# Does anybody know anything on Kreative Kennels?



## Remington (Aug 15, 2010)

Im looking at Kreative Kennels and i noticed they have alot of dogs. They train them if you want or you can buy a dog that has already been trained. Would anybody recommend getting a puppy from them? Is the breeding in any of their dogs good or bad? I dont know much on bloodlines and im wanting a dog with good bloodlines but also a working type dog; like family protection.


----------



## wolfstraum (May 2, 2003)

HUGE place....think about the character of a dog - the place he should be in when in a home....in a family....what optimizes the sucess of any pup or dog to be a valuable family member....do you feel you will get a social, well balanced, individual with the mental tools to fit into the dynamics of your home/life from a supplier with a catalog of options like this? Buying a car off of a big list of available models loaded with different options/colors/styles is just that - buying an inanimate object that you order knowing exactly what you will get..............

I know what I feel - I think with some soul searching - you may come to the same conclusion

Lee


----------



## Ace952 (Aug 5, 2010)

I have no first hand account of the place.
I have read on other forums from people who have been there personally and mentioned that while it is a nice place they weren't too thrilled about them having over 150 dogs (not including puppies). Others also mentioned that the trainers in the videos didn't seem too great. 

Now, the breeding dogs that they have their are very nice imports. They spent the moneya nd got som great imports to breed dogs. Their prices on the other hand IMHO are extremely high. $2500 + shipping for a puppy!?!?? That is way too high and you can certainly find the same bloodlines from another breeder for $1000 less.

I will admit when I first started looking for puppies I did see their website but their prices turned me off.

I say check out pedigree database. Do a search on KreativeKennels in the forums sectiona nd you can read some threads and the concerns some people have had. As always nothing beats first hand experience but $2500 is too much for a pup. Wolfstraum mad some great points which I have read before about this breeder from other people.


----------



## GSDAddict (Oct 20, 2010)

I know this is a little late, but I just stumbled across this website. I have been to Kreative Kennels and purchased two puppies. I originally got my female from them because of their location (I am not one to buy sight unseen). They took the time to show me each and every puppy, gave me detailed descriptions of the parents personality (I was at their training site, not their breeding site) and after what seemed like hours of my looking I finally picked my new dog. She is the best dog we have ever owned, I have never once regretted purchasing her. When Mason got a little older, we decided to get another puppy and there was never any doubt of where we were going. This time I went to their breeding site and got to meet both pups parents and some others that I had admired from the web site. Every word I was told about Mason's parents were true. Every employee and the owners are friendly, courteous and knowledgable about the dogs. 
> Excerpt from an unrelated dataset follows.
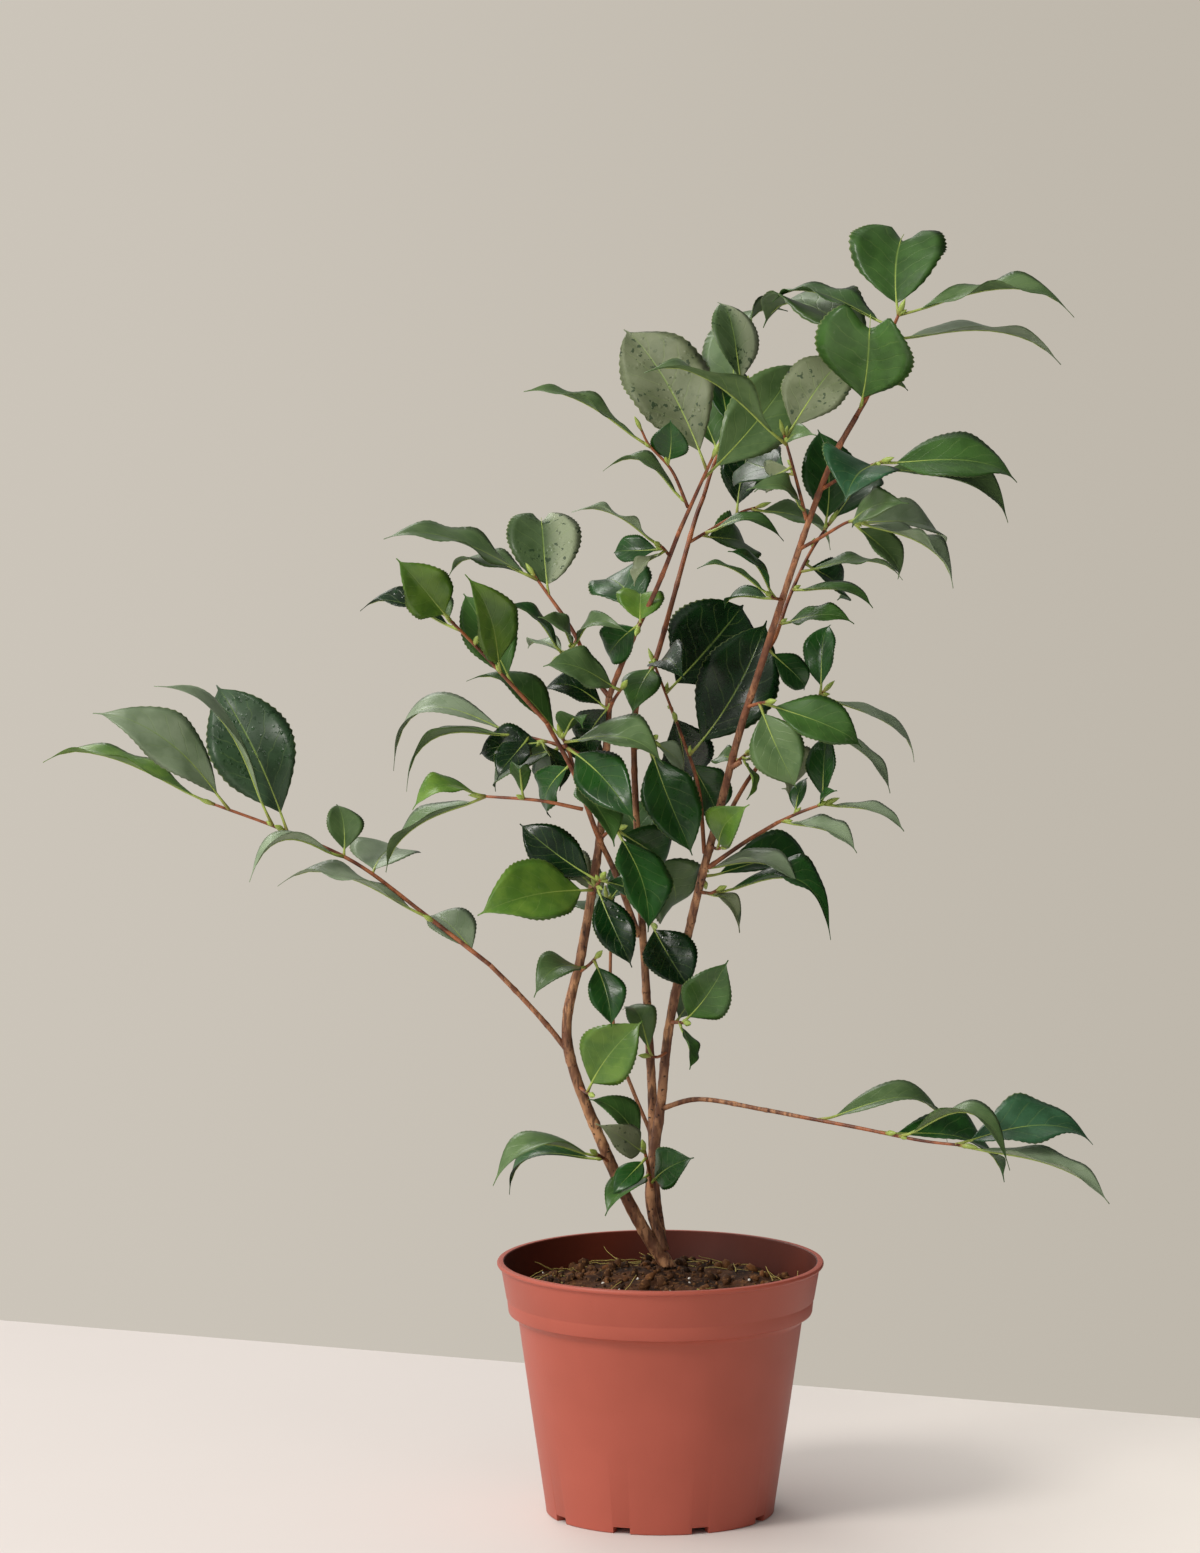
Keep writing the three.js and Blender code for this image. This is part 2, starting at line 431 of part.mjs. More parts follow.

In regards to what Wolfstraum was saying, I agree to a small extent. The puppies at Kreative are played with and handled from birth with adults and kids alike. The older dogs are for the most part kept in kennels, but they are brought into homes and for car rides. In my humble opinion, it would be a big adjustment for any dog and or puppy to be brought into another home regardless if they were raised in a kennel or a home. There is always an adjustment period where everyone gets into a routine and rules are learned.

Yes, buying a puppy from Kreative is very expensive, I very well could have probably gotten a puppy of similar breeding for less else where and maybe I would be just as thrilled as I am about my dogs and this breeder or maybe not. If I knew then what I know now, I wouldn't change anything, high price tag or not.


----------



## NarysDad (Apr 29, 2010)

Makes me wonder how well the pups are socialized with as many dogs that are there. I have heard from a client that their population is quite large


----------



## Montana Scout (Sep 27, 2010)

interesting... we have a Kreative Kennel here, but from what i know the one here is a mom and pop shop....


----------



## bocron (Mar 15, 2009)

They seemed to have imported nice dogs for breeding stock. What I find interesting is that they apparently don't keep and title anything of their own breeding to use. I saw one female with "from Kreative" in her name but no titles. Just an observation.
Annette


----------



## Deuce (Oct 14, 2010)

Seems like a lot of dogs in one place to me.


----------



## cliffson1 (Sep 2, 2006)

Are you interested in operation of the kennel or quality of the dogs?


----------



## Ace952 (Aug 5, 2010)

cliffson1 said:


> Are you interested in operation of the kennel or quality of the dogs?


I think I know where you are going but I wait to see. 


I think the quality of stud dogs they have are super nice.
As for the kennel itself and how it is run...I have no clue but wonder how it is.


----------



## Smithie86 (Jan 9, 2001)

They have some nice lines and I know some other breeders that have used some of their males for stud.

There are a lot of breeders that do not personally keep back and hands on train and title dogs from their breeding program. They might be doing what some breeders do - send out dogs from their program to actual trainers for training and titling and then bring them back in.


----------



## annymouse (Nov 10, 2013)

*Under the grass*

They have three site only one customers go to. Under there field over 100 dogs are buried due to car battery. An employee who works there now said all this one night with some truth serum and a worker their dug up bodies on a auger putting in sprinklers. Also the guys is a drunk with two dui's. Former employees attest to dogs starving to death and dying of dehydration and heat stroke.


----------